The ceremonial first pitch choice is fantastic: it’s Billy Williams, the Hall of Famer and six-time All-Star who starred for the Cubs from 1959 through 1974. Glad to see Williams here. I know he’s beloved in Chicago, but he has always seemed to be one of the more overlooked Hall of Famers of the 1960s-70s. I’m guessing not being in the World Series all that time has a lot to do with that, so it’s all the more appropriate that he’s getting the spotlight tonight. Here’s hoping Fox makes a big deal out of it and replays it after the game starts.

“Take me out to the ballgame” will be sung by the guy who, I assume, holds the title of Cubs First Fan, Bill Murray. It’ll be wacky, I’m sure.

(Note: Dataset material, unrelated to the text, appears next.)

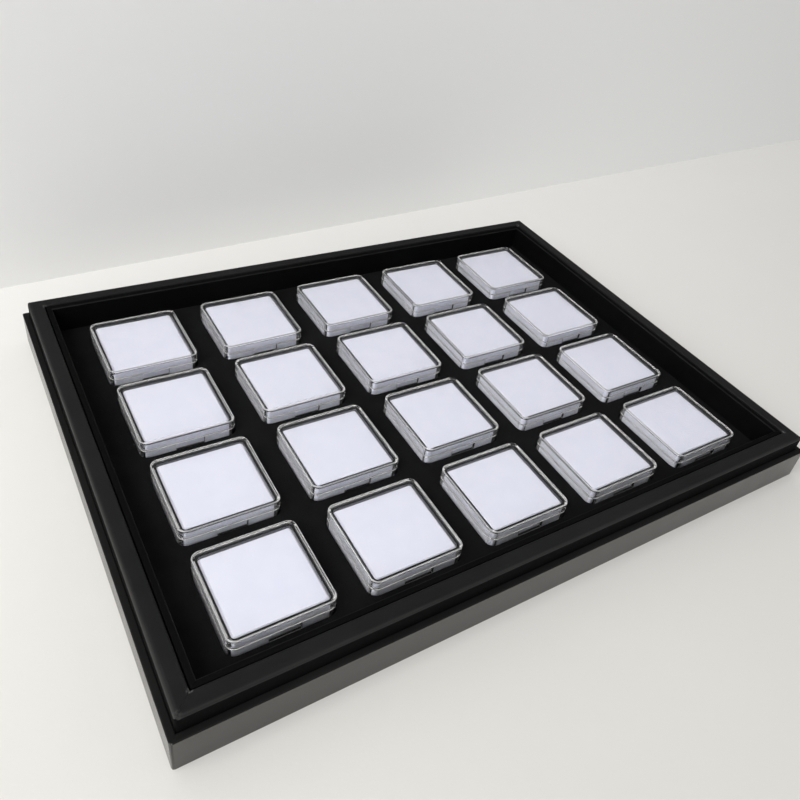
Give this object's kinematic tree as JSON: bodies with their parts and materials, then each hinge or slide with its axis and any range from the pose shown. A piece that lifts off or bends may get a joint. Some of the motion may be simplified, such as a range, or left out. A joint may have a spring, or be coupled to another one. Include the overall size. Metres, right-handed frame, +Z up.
{
  "type": "mineral specimen box",
  "caption": "Shallow black display tray with a stepped rim and a velvet pad whose pockets hold rows of clear square stone cases with lift-off lids and white foam inserts.",
  "frame": {"origin": "centre of the tray's underside", "axes": "+X along the long rows of cases, +Y from the front edge to the back, +Z up out of the open tray"},
  "size_m": [0.3028, 0.2318, 0.0232],
  "materials": {
    "black_wrap": "semi-gloss black grained paper or leatherette",
    "black_board": "matte black wrapped board",
    "black_liner": "matte black wrapped strip",
    "black_velvet": "short black velvet pile",
    "clear_plastic": "polished clear polystyrene",
    "white_foam": "fine white foam"
  },
  "bodies": {
    "tray": {"bottom_board": "black_board", "velvet_pad": "black_velvet", "front_wall": "black_wrap", "back_wall": "black_wrap", "left_wall": "black_wrap", "right_wall": "black_wrap", "front_rail": "black_wrap", "back_rail": "black_wrap", "left_rail": "black_wrap", "right_rail": "black_wrap", "front_liner": "black_liner", "back_liner": "black_liner", "left_liner": "black_liner", "right_liner": "black_liner"},
    "case_a1": {"case_a1": "clear_plastic"},
    "case_a2": {"case_a2": "clear_plastic"},
    "case_a3": {"case_a3": "clear_plastic"},
    "case_a4": {"case_a4": "clear_plastic"},
    "case_a5": {"case_a5": "clear_plastic"},
    "case_b1": {"case_b1": "clear_plastic"},
    "case_b2": {"case_b2": "clear_plastic"},
    "case_b3": {"case_b3": "clear_plastic"},
    "case_b4": {"case_b4": "clear_plastic"},
    "case_b5": {"case_b5": "clear_plastic"},
    "case_c1": {"case_c1": "clear_plastic"},
    "case_c2": {"case_c2": "clear_plastic"},
    "case_c3": {"case_c3": "clear_plastic"},
    "case_c4": {"case_c4": "clear_plastic"},
    "case_c5": {"case_c5": "clear_plastic"},
    "case_d1": {"case_d1": "clear_plastic"},
    "case_d2": {"case_d2": "clear_plastic"},
    "case_d3": {"case_d3": "clear_plastic"},
    "case_d4": {"case_d4": "clear_plastic"},
    "case_d5": {"case_d5": "clear_plastic"},
    "lid_a1": {"lid_a1": "clear_plastic"},
    "lid_a2": {"lid_a2": "clear_plastic"},
    "lid_a3": {"lid_a3": "clear_plastic"},
    "lid_a4": {"lid_a4": "clear_plastic"},
    "lid_a5": {"lid_a5": "clear_plastic"},
    "lid_b1": {"lid_b1": "clear_plastic"},
    "lid_b2": {"lid_b2": "clear_plastic"},
    "lid_b3": {"lid_b3": "clear_plastic"},
    "lid_b4": {"lid_b4": "clear_plastic"},
    "lid_b5": {"lid_b5": "clear_plastic"},
    "lid_c1": {"lid_c1": "clear_plastic"},
    "lid_c2": {"lid_c2": "clear_plastic"},
    "lid_c3": {"lid_c3": "clear_plastic"},
    "lid_c4": {"lid_c4": "clear_plastic"},
    "lid_c5": {"lid_c5": "clear_plastic"},
    "lid_d1": {"lid_d1": "clear_plastic"},
    "lid_d2": {"lid_d2": "clear_plastic"},
    "lid_d3": {"lid_d3": "clear_plastic"},
    "lid_d4": {"lid_d4": "clear_plastic"},
    "lid_d5": {"lid_d5": "clear_plastic"}
  },
  "joints": [
    {"name": "case_a1_lift", "type": "slide", "parent": "tray", "child": "case_a1", "axis": [0, 0, 1], "range_m": [0, 0.03]},
    {"name": "lid_a1_lift", "type": "slide", "parent": "case_a1", "child": "lid_a1", "axis": [0, 0, 1], "range_m": [0, 0.02]},
    {"name": "case_a2_lift", "type": "slide", "parent": "tray", "child": "case_a2", "axis": [0, 0, 1], "range_m": [0, 0.03]},
    {"name": "lid_a2_lift", "type": "slide", "parent": "case_a2", "child": "lid_a2", "axis": [0, 0, 1], "range_m": [0, 0.02]},
    {"name": "case_a3_lift", "type": "slide", "parent": "tray", "child": "case_a3", "axis": [0, 0, 1], "range_m": [0, 0.03]},
    {"name": "lid_a3_lift", "type": "slide", "parent": "case_a3", "child": "lid_a3", "axis": [0, 0, 1], "range_m": [0, 0.02]},
    {"name": "case_a4_lift", "type": "slide", "parent": "tray", "child": "case_a4", "axis": [0, 0, 1], "range_m": [0, 0.03]},
    {"name": "lid_a4_lift", "type": "slide", "parent": "case_a4", "child": "lid_a4", "axis": [0, 0, 1], "range_m": [0, 0.02]},
    {"name": "case_a5_lift", "type": "slide", "parent": "tray", "child": "case_a5", "axis": [0, 0, 1], "range_m": [0, 0.03]},
    {"name": "lid_a5_lift", "type": "slide", "parent": "case_a5", "child": "lid_a5", "axis": [0, 0, 1], "range_m": [0, 0.02]},
    {"name": "case_b1_lift", "type": "slide", "parent": "tray", "child": "case_b1", "axis": [0, 0, 1], "range_m": [0, 0.03]},
    {"name": "lid_b1_lift", "type": "slide", "parent": "case_b1", "child": "lid_b1", "axis": [0, 0, 1], "range_m": [0, 0.02]},
    {"name": "case_b2_lift", "type": "slide", "parent": "tray", "child": "case_b2", "axis": [0, 0, 1], "range_m": [0, 0.03]},
    {"name": "lid_b2_lift", "type": "slide", "parent": "case_b2", "child": "lid_b2", "axis": [0, 0, 1], "range_m": [0, 0.02]},
    {"name": "case_b3_lift", "type": "slide", "parent": "tray", "child": "case_b3", "axis": [0, 0, 1], "range_m": [0, 0.03]},
    {"name": "lid_b3_lift", "type": "slide", "parent": "case_b3", "child": "lid_b3", "axis": [0, 0, 1], "range_m": [0, 0.02]},
    {"name": "case_b4_lift", "type": "slide", "parent": "tray", "child": "case_b4", "axis": [0, 0, 1], "range_m": [0, 0.03]},
    {"name": "lid_b4_lift", "type": "slide", "parent": "case_b4", "child": "lid_b4", "axis": [0, 0, 1], "range_m": [0, 0.02]},
    {"name": "case_b5_lift", "type": "slide", "parent": "tray", "child": "case_b5", "axis": [0, 0, 1], "range_m": [0, 0.03]},
    {"name": "lid_b5_lift", "type": "slide", "parent": "case_b5", "child": "lid_b5", "axis": [0, 0, 1], "range_m": [0, 0.02]},
    {"name": "case_c1_lift", "type": "slide", "parent": "tray", "child": "case_c1", "axis": [0, 0, 1], "range_m": [0, 0.03]},
    {"name": "lid_c1_lift", "type": "slide", "parent": "case_c1", "child": "lid_c1", "axis": [0, 0, 1], "range_m": [0, 0.02]},
    {"name": "case_c2_lift", "type": "slide", "parent": "tray", "child": "case_c2", "axis": [0, 0, 1], "range_m": [0, 0.03]},
    {"name": "lid_c2_lift", "type": "slide", "parent": "case_c2", "child": "lid_c2", "axis": [0, 0, 1], "range_m": [0, 0.02]},
    {"name": "case_c3_lift", "type": "slide", "parent": "tray", "child": "case_c3", "axis": [0, 0, 1], "range_m": [0, 0.03]},
    {"name": "lid_c3_lift", "type": "slide", "parent": "case_c3", "child": "lid_c3", "axis": [0, 0, 1], "range_m": [0, 0.02]},
    {"name": "case_c4_lift", "type": "slide", "parent": "tray", "child": "case_c4", "axis": [0, 0, 1], "range_m": [0, 0.03]},
    {"name": "lid_c4_lift", "type": "slide", "parent": "case_c4", "child": "lid_c4", "axis": [0, 0, 1], "range_m": [0, 0.02]},
    {"name": "case_c5_lift", "type": "slide", "parent": "tray", "child": "case_c5", "axis": [0, 0, 1], "range_m": [0, 0.03]},
    {"name": "lid_c5_lift", "type": "slide", "parent": "case_c5", "child": "lid_c5", "axis": [0, 0, 1], "range_m": [0, 0.02]},
    {"name": "case_d1_lift", "type": "slide", "parent": "tray", "child": "case_d1", "axis": [0, 0, 1], "range_m": [0, 0.03]},
    {"name": "lid_d1_lift", "type": "slide", "parent": "case_d1", "child": "lid_d1", "axis": [0, 0, 1], "range_m": [0, 0.02]},
    {"name": "case_d2_lift", "type": "slide", "parent": "tray", "child": "case_d2", "axis": [0, 0, 1], "range_m": [0, 0.03]},
    {"name": "lid_d2_lift", "type": "slide", "parent": "case_d2", "child": "lid_d2", "axis": [0, 0, 1], "range_m": [0, 0.02]},
    {"name": "case_d3_lift", "type": "slide", "parent": "tray", "child": "case_d3", "axis": [0, 0, 1], "range_m": [0, 0.03]},
    {"name": "lid_d3_lift", "type": "slide", "parent": "case_d3", "child": "lid_d3", "axis": [0, 0, 1], "range_m": [0, 0.02]},
    {"name": "case_d4_lift", "type": "slide", "parent": "tray", "child": "case_d4", "axis": [0, 0, 1], "range_m": [0, 0.03]},
    {"name": "lid_d4_lift", "type": "slide", "parent": "case_d4", "child": "lid_d4", "axis": [0, 0, 1], "range_m": [0, 0.02]},
    {"name": "case_d5_lift", "type": "slide", "parent": "tray", "child": "case_d5", "axis": [0, 0, 1], "range_m": [0, 0.03]},
    {"name": "lid_d5_lift", "type": "slide", "parent": "case_d5", "child": "lid_d5", "axis": [0, 0, 1], "range_m": [0, 0.02]}
  ]
}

The National Anthem will be sung by Chicago native Patrick Stump. Who, many of you may know, is the lead singer for Fall Out Boy. This continues Major League Baseball’s strangely strong association with Fall Out Boy over the years. They, or some subset of them, seem to perform at every MLB jewel event. They have featured in MLB’s Opening Day musical montages. They played at the All-Star Game this summer. Twice. And, of course, they are the creative minds behind “My Songs Know What You Did in the Dark,” (a/k/a “light ’em MUPMUPMUPMUP“) which Major League Baseball and Fox used as incessant playoff bumper music several years ago. I don’t ask for much in life, but one thing I do want is someone to love me as much as Major League Baseball loves Fall Out Boy. We all do, really.

Wayne Messmer, the former public address announcer for the Cubs and a regular performer of the National Anthem at Wrigley Field will sing “God Bless America.”

Between that and Bill Murray, I think we’ve found out the Cubs strategy for dealing with Andrew Miller: icing him if he tries to straddle the 6th and 7th innings.